Novak winced inside. This child was in trouble emotionally. Psychologically, too. He wasn’t going to get better without some kind of therapy, either. Maybe Nicholas Black would take a look at him when he and Claire got back. Black was a good psychiatrist, and Ryan had seen more violence than any kid his age should ever have to see. Violence perpetrated by his own mother. His dad’s death. Wilson’s death. Maybe others, too, that he didn’t like to talk about. He needed help dealing with the traumas he’d seen, all right. Novak would do whatever he could to help, but Ryan definitely needed prof
essional help. Novak was going to make sure he got it.
Beside him, Ryan gave a huge sigh. “She just kills people she doesn’t like, Mr. Novak. She just shoots them or stabs them or hits them with something. It’s real scary to see. Sometimes I can’t stop thinking about it. I get bad dreams about it, too.”
“Ryan, listen to me. She is not a nice woman. We both know that. But you are free now. You are going to live with your grandparents and they’re gonna take good care of you. I checked them out. They’re nice people. They love you. You’ll be fine with them. If you’re not, if you don’t like it there, we’ll do something else.” Novak hesitated there, not sure if he should ask his next question but he needed to know. “Did she ever hurt you, Ryan?”
Novak felt the child stiffen up where he still sat pressed up close against Novak’s side. The boy nodded but didn’t say anything. After a moment, he said, “She hit me sometimes if she got real mad at Barrett for locking her up. He finally had to keep her up there in her room while he was gone so she wouldn’t hit me, and stuff. I was glad when she was locked up in her room. Barrett was always real nice to me, but she wasn’t. She’s just real mean, Mr. Novak. Don’t you think she is, too?”
“Yeah. She is. None of this is your fault, Ryan, okay? You understand that, right? You have nothing to do with anything she’s ever done. You are just a little kid. You’re free of her now, and you’re going home soon to be with the people who really love you. Everything’s gonna be fine.”
Ryan remained quiet. Novak wanted to know more about the people that Emma had murdered. She was more dangerous than he even imagined. He hated to question the child further, but Ryan seemed to want to talk about her.
“Was Barrett Wilson a good friend of hers?”

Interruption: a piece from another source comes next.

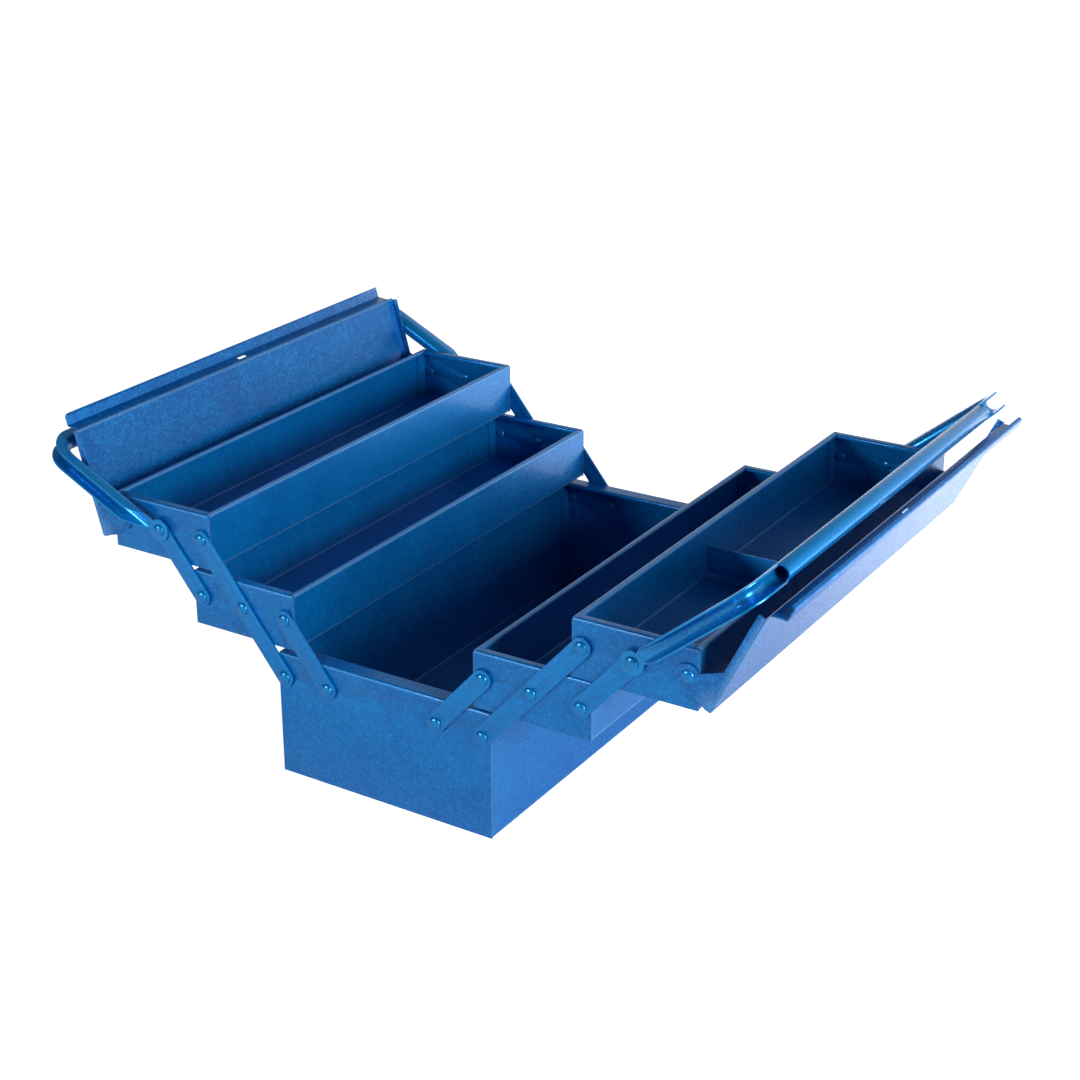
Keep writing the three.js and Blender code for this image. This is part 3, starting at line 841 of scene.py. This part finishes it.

“He told me that my dad hired him and that’s when he met my mom. He said that she wasn’t always mean, that she was real sweet sometimes. He said it was because my daddy treated her so bad. But I know she was always mean. Daddy tried to be nice to her, you know, gave her lots of stuff that she wanted, but she was always mad at him. And me, too. She wanted to spend more of his money. She said she did all the work, you know, painting pictures and stuff, and he didn’t have to do anything but sell them.”